-- WRITTEN TASK --
Repeat exactly the lines of the entries below from the one with "The OpenSCAD and" through the one with "node tree, with", both ends included, and nothing else.

-- SUPPLIED RECORDS --
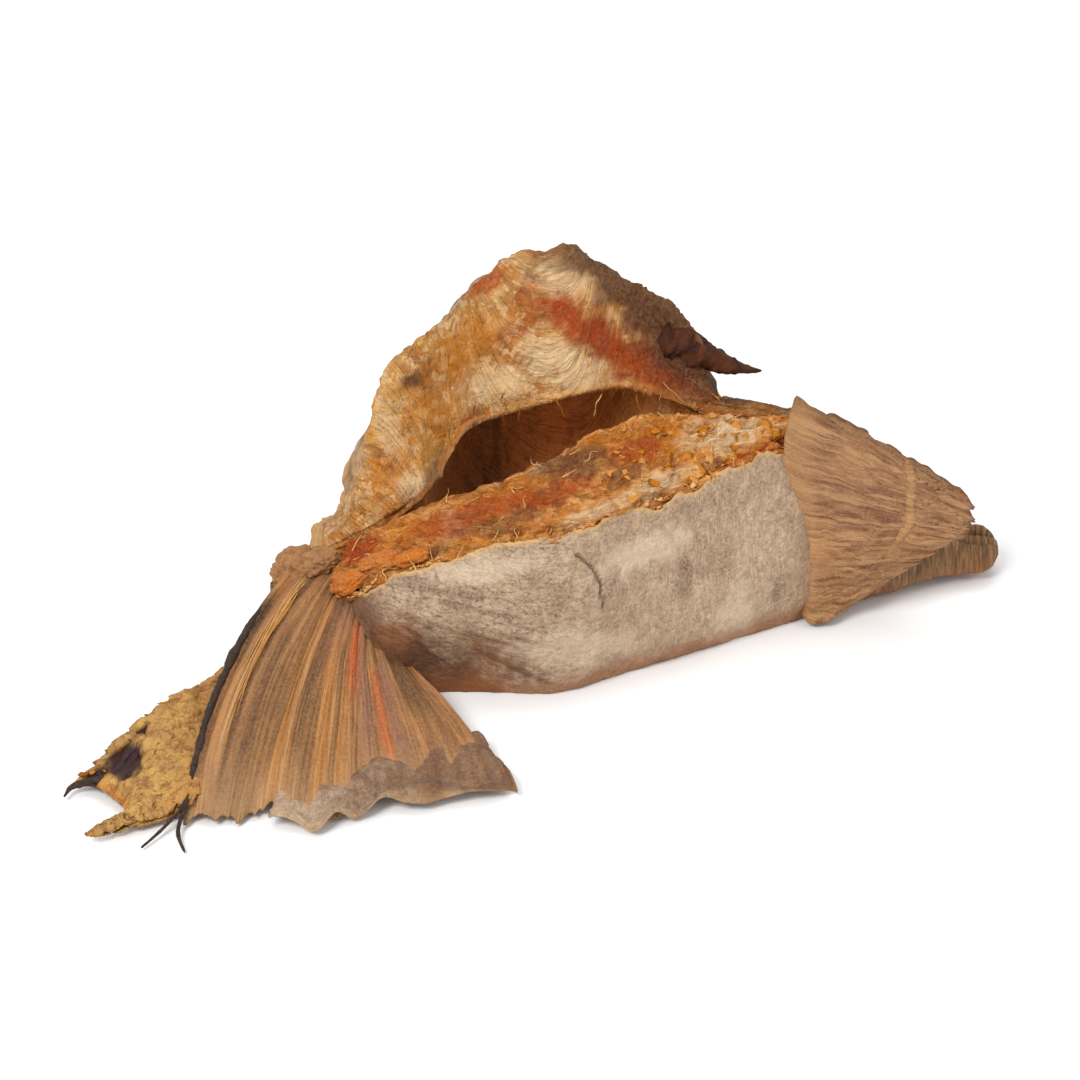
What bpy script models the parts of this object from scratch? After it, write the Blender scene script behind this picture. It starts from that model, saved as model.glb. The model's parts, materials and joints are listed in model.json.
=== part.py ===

...

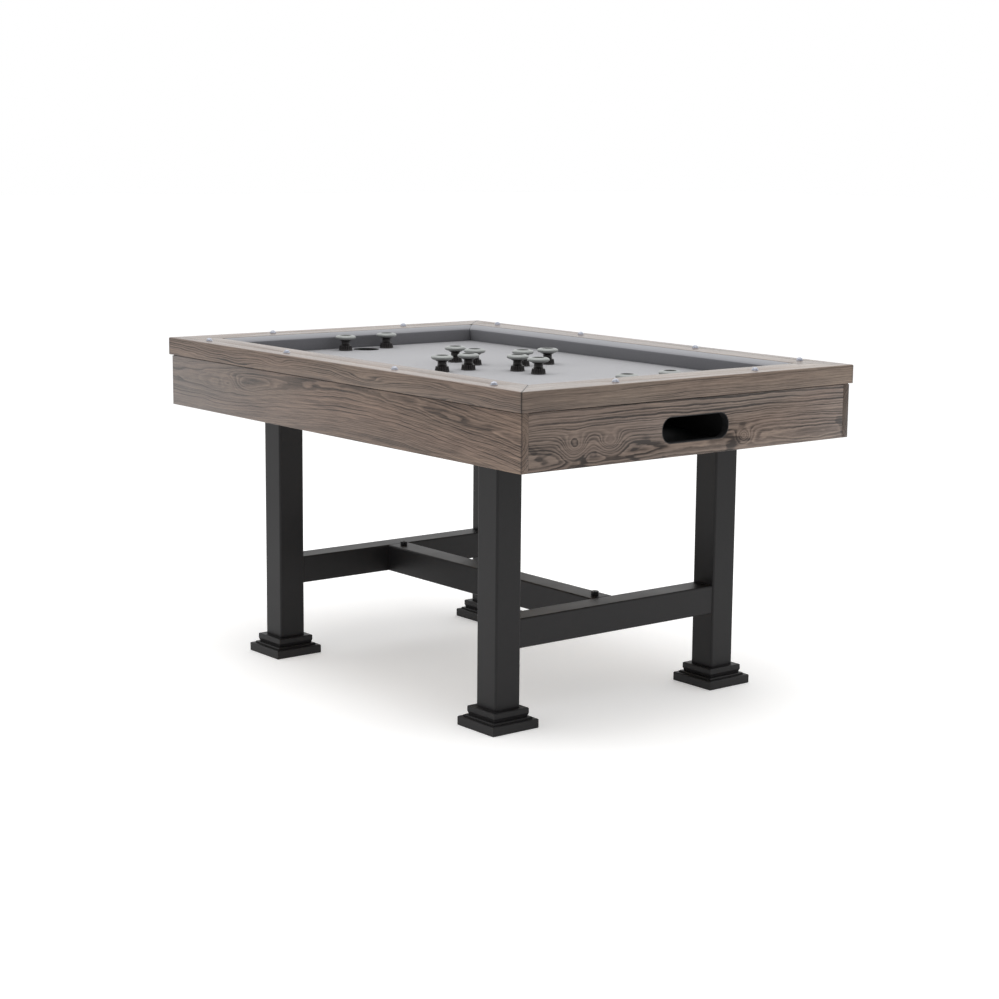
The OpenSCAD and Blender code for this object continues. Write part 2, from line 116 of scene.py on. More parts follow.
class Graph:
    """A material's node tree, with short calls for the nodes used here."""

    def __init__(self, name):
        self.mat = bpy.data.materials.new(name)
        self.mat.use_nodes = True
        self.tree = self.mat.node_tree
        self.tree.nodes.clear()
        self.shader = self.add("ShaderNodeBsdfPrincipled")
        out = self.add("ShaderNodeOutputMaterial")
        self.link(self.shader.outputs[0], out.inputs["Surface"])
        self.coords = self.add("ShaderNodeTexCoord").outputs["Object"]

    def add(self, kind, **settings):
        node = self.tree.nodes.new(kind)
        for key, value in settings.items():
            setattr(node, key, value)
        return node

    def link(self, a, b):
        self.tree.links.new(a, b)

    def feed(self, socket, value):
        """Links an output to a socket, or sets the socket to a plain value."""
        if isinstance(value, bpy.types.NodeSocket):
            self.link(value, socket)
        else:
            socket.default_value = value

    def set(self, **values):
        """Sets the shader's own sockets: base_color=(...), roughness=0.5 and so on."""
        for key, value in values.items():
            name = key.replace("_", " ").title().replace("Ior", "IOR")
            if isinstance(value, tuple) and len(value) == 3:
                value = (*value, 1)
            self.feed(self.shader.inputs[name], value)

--

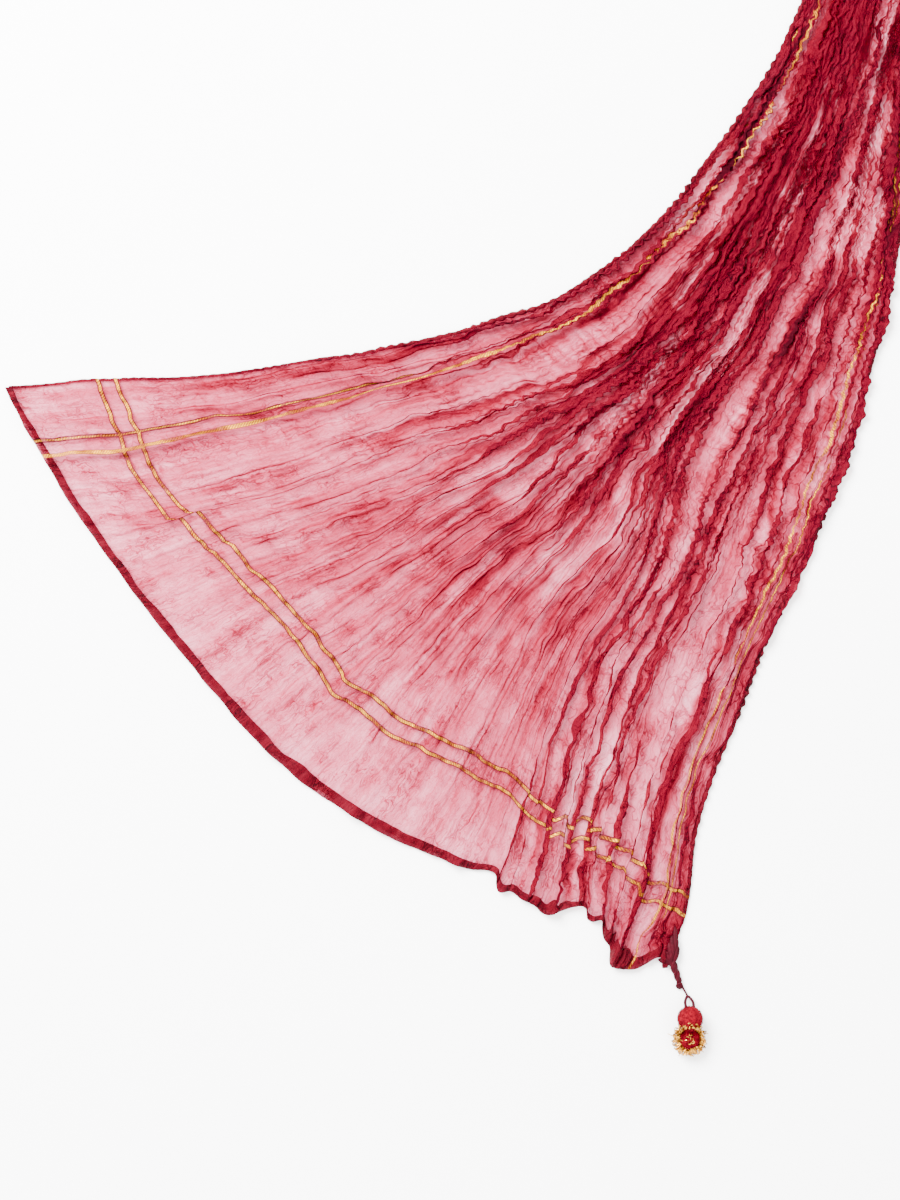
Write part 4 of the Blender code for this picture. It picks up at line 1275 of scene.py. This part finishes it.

-- THE ANSWER --
The OpenSCAD and Blender code for this object continues. Write part 2, from line 116 of scene.py on. More parts follow.
class Graph:
    """A material's node tree, with short calls for the nodes used here."""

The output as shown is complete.